- _PROBLEM TO SOLVE_
The listing below should be written out exactly; please include all of it.

- _INFORMATION PROVIDED_
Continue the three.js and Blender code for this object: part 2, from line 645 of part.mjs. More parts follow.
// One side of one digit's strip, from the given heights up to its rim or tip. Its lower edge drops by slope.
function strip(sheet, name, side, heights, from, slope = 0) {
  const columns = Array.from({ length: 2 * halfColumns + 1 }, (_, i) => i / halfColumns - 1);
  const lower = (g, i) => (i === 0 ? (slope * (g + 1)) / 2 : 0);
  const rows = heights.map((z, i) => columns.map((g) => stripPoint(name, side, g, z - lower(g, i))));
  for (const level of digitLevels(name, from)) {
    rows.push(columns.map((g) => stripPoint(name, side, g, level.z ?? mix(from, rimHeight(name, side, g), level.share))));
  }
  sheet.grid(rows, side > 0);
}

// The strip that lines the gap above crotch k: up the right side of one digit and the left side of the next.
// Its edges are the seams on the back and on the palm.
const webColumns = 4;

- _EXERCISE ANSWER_
Continue the three.js and Blender code for this object: part 2, from line 645 of part.mjs. More parts follow.
// One side of one digit's strip, from the given heights up to its rim or tip. Its lower edge drops by slope.
function strip(sheet, name, side, heights, from, slope = 0) {
  const columns = Array.from({ length: 2 * halfColumns + 1 }, (_, i) => i / halfColumns - 1);
  const lower = (g, i) => (i === 0 ? (slope * (g + 1)) / 2 : 0);
  const rows = heights.map((z, i) => columns.map((g) => stripPoint(name, side, g, z - lower(g, i))));
  for (const level of digitLevels(name, from)) {
    rows.push(columns.map((g) => stripPoint(name, side, g, level.z ?? mix(from, rimHeight(name, side, g), level.share))));
  }
  sheet.grid(rows, side > 0);
}

// The strip that lines the gap above crotch k: up the right side of one digit and the left side of the next.
// Its edges are the seams on the back and on the palm.
const webColumns = 4;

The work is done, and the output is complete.